The 1860 Firth, Pond & Co. edition (linked to above) is "The earliest known copy" (Saunders and Root, The Music of Stephen C. Foster, vol. 2, Smithsonian, 1990, p. 427). Morrison changed the spelling perhaps because he must have known Burke himself. See the following, with additional info on the ship:
"The song is retrospective in other ways, too. The steamboat Glendy Burke (never a sure speller, Foster dropped the "e") had been built in Jefferson, Indiana, in 1851, and named for a New Orleans banker, merchant, and legislator, Glenn D. Burke, with whom Morrison Foster had done business back in 1843. Times had changed since "Oh! Susanna," however, and railroads had overtaken steamboats as the swiftest means of transport. Unlike the Telegraph No. 1 and No. 2, which had been going strong when Foster immortalized them, the Glendy Burke was no longer even afloat. In 1855, the 425-ton side-wheel packer hit a snag and broke up near Cairo. Its wreckage damaged other vessels for decades.
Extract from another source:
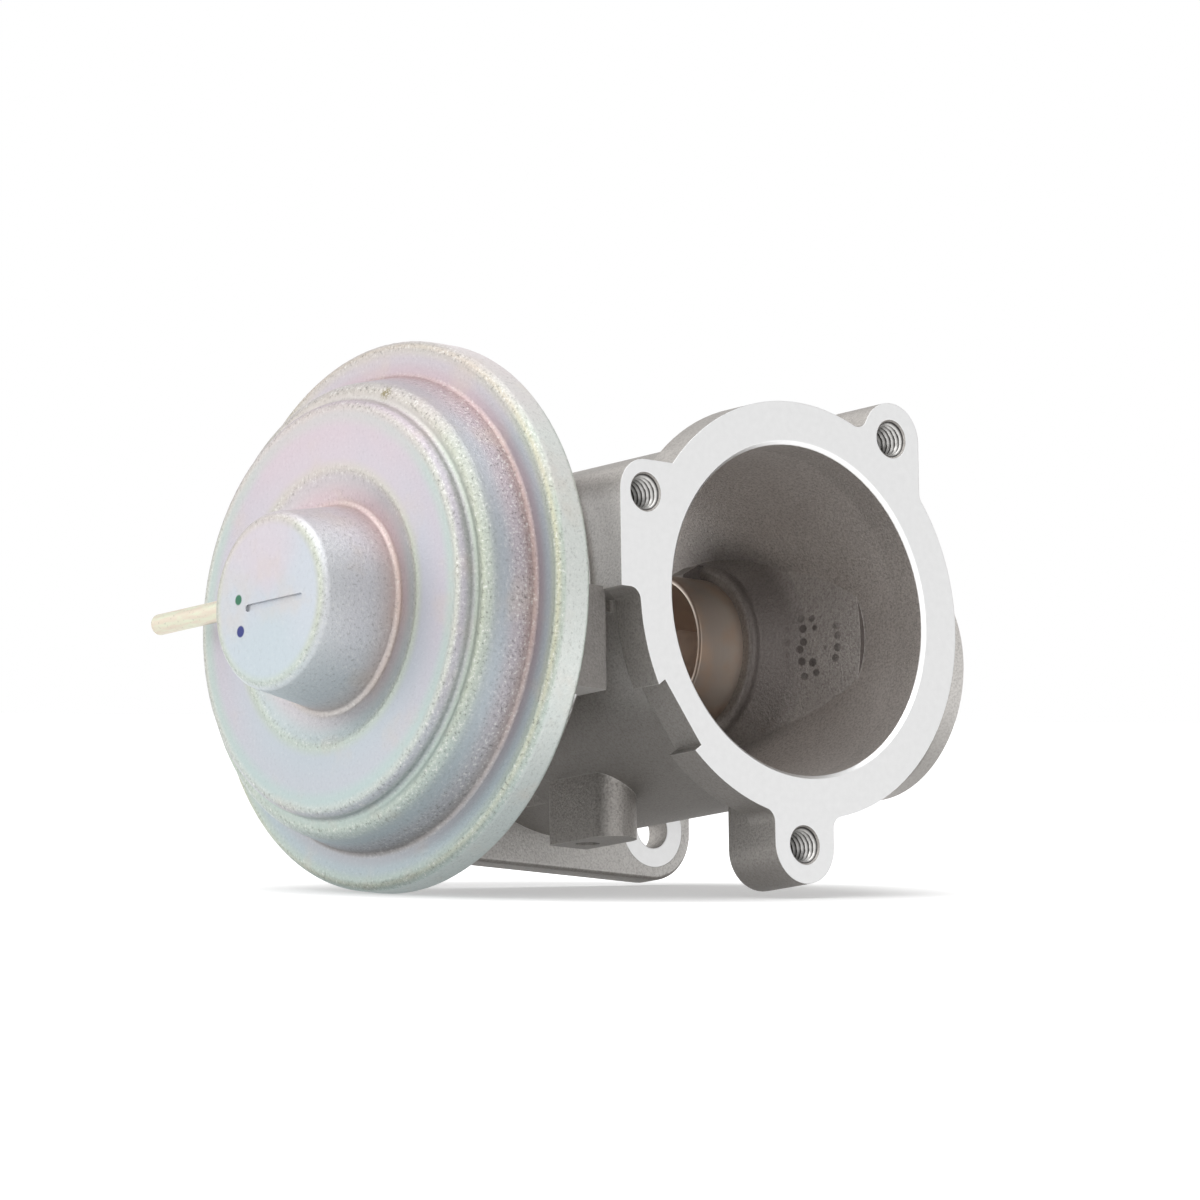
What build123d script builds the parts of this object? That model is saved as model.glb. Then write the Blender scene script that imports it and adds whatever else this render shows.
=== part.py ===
from build123d import *
import math
import os

# A vacuum-operated exhaust gas recirculation valve, built into a cast air duct. Sizes in millimetres.
# The origin is the centre of the machined inlet face. Air flows along +Y, and +Z is the casting's top.
# The valve axis crosses the duct: the vacuum can is at -X, and the exhaust gas branch is at +X.
# Outlines turned about the valve axis are lists of (x, radius).

# Air duct
duct_length = 66.0
duct_outer_r = 30.5
inlet_bore_r = 27.5
inlet_bore_depth = 6.0
mouth_chamfer = 0.6
outlet_bore_r = 24.0
outlet_bore_depth = 8.0

# Inlet flange, with a relief sawn into its lower left edge
inlet_flange_r = 34.7
inlet_flange_t = 6.3
flange_root_fillet = 1.7
flange_root_step = 0.1
outline_fillet = 2.2
relief_distance = 32.5
relief_width = 12.6
relief_angle = 217.0

# Threaded lugs of the inlet flange
thread_r = 3.0
thread_mouth_r = 3.3
upper_left_lug = dict(x=-33.3, z=15.9, corner_r=5.4, to_z=0.0, length=20.0, thread_depth=14.0)
upper_right_lug = dict(x=21.0, z=31.0, corner_r=6.1, to_z=12.0, length=13.0, thread_depth=13.0)
lower_lug = dict(x=0.0, z=-39.1, corner_r=6.4, to_z=-25.0, length=12.8, thread_depth=12.8)
lug_end_fillet = 2.0

# Rear flange: three clearance holes, each with a spot face for the bolt's head
rear_flange_t = 4.7
rear_flange_r = 31.6
rear_flange_rounding = 0.8
rear_lug_r = 8.8
rear_hole_r = 3.4
rear_holes = [(20.2, -27.2), (-20.2, -27.2), (-20.0, 26.0)]
spot_face_r = 6.6
spot_face_length = 12.0

# Square boss under the duct, with a blind drilled hole
boss_x = -13.9
boss_width = 8.0
boss_start_y = 28.0
boss_end_y = 43.4
boss_bottom_z = -35.5
boss_hole_y = 38.5
boss_hole_r = 2.1
boss_hole_depth = 5.0

# Valve axis and the travel of the valve
valve_y = 44.5
lift = 5.0
stop_clearance = 0.3

# Can flange of the casting and what joins it to the duct
can_seat_x = -44.6
can_flange_t = 5.8
can_flange_r = 37.5
can_flange_edge_r = 0.8
neck_r = 14.0
rib_t = 4.0
rib_tip_r = 34.0
rib_root_z = 21.0
rib_overlap = 1.0
neck_flare = 2.0
web_start_y = 12.0
ear_y = 4.6
ear_bottom_z = -16.5
ear_overlap = 0.5
ear_lap = 2.0
seal_pocket_r = 9.0
seal_pocket_depth = 5.0

# Exhaust gas branch, with a clamp-band flange
branch_r = 17.5
branch_face_x = 58.8
band_flange_r = 21.0
band_rim_t = 3.4
band_cone_t = 3.6
band_root_fillet = 1.0
band_edge_rounding = 0.5

# Steel sleeve in the branch, and the cast collar that holds it inside the duct
sleeve_r = 12.9
sleeve_wall = 1.0
sleeve_start_x = 5.9
sleeve_end_x = 56.4
sleeve_edge_rounding = 0.3
collar_x = 15.3
collar_lip_r = 15.2
collar_lip_t = 1.9
collar_lip_rounding = 1.2
collar_lip_fillet = 0.8
collar_root_r = 19.5
collar_flare = 2.0
collar_fillet = 6.0
tooth_width = 4.0
tooth_height = 2.4
tooth_reach = 3.6
tooth_tip_t = 0.4
wall_cover = 1.0

# Valve seat, disc and stem
seat_face_x = 35.9
seat_ring_t = 5.0
seat_bore_r = 8.0
seat_gap = 0.3
disc_r = 9.6
disc_rim_t = 1.6
disc_cone_t = 2.4
stem_r = 4.0
stem_end_r = 2.5
stem_thread_r = 3.0
rivet_head_r = 3.6
rivet_head_t = 1.2
rivet_rounding = 0.8
valve_edge_rounding = 0.3

# Stem guide, seal and deposit shield
guide_r = 6.0
guide_end_x = -15.5
guide_clearance = 0.04
guide_chamfer = 0.5
seal_t = 3.8
seal_clearance = 0.3
seal_web_t = 1.2
seal_groove_mouth = 0.8
seal_groove_floor = 0.5
seal_lip_flare = 1.0
retainer_bore_r = 5.5
shield_wall = 0.8
shield_rounding = 1.2
shield_clearance = 0.5
shield_base_x = -9.0
shield_depth = 8.5

# Vacuum can: two pressed shells, the front one crimped over the rear one
gasket_t = 0.8
shell_t = 1.2
rear_shell_hole_r = 6.5
rear_shell_step = 1.6
rear_shell_bend = 0.7
rear_shell_edge = 0.4
can_rim_r = 45.5
can_rim_rounding = 1.6
can_rim_width = 6.1
crimp_rounding = 1.3
crimp_width = 4.6
crimp_clearance = 2.4
wall_taper = 2.1
shoulder_height = 8.6
shoulder_width = 2.9
shoulder_rounding = 2.2
step_height = 2.9
face_rounding = 1.6
dish_outer_r = 22.9
dish_depth = 1.3
nose_root_r = 16.95
nose_tip_r = 14.5
nose_height = 12.4
nose_rounding = 1.6
press_fillet = 0.8
slot_length = 14.9
slot_width = 1.2
slot_depth = 0.5
slot_offset_y = -1.5
slot_offset_z = -0.6

# Vacuum nipple in the side of the nose
nipple_r = 1.75
nipple_bore_r = 1.0
nipple_root_r = 2.2
nipple_root_depth = 0.5
nipple_shoulder = 0.3
nipple_x = -70.6
nipple_z = 1.6
nipple_length = 19.4
nipple_rounding = 0.5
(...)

Foster's "mighty fast boat" was nothing but a navagational hazard." (Ken Emmerson, Doo-Dah!: Stephen Foster and the Rise of American Popular Culture, Da Capo, 1998, p. 255)
Other info is in William W. Austin, "Susanna," "Jeanie," and "The Old Folks at Home": The Songs of Stephen C. Foster from His Times to Ours, 2nd. ed. (University of Illinois Press, 1987, pp. 240-42).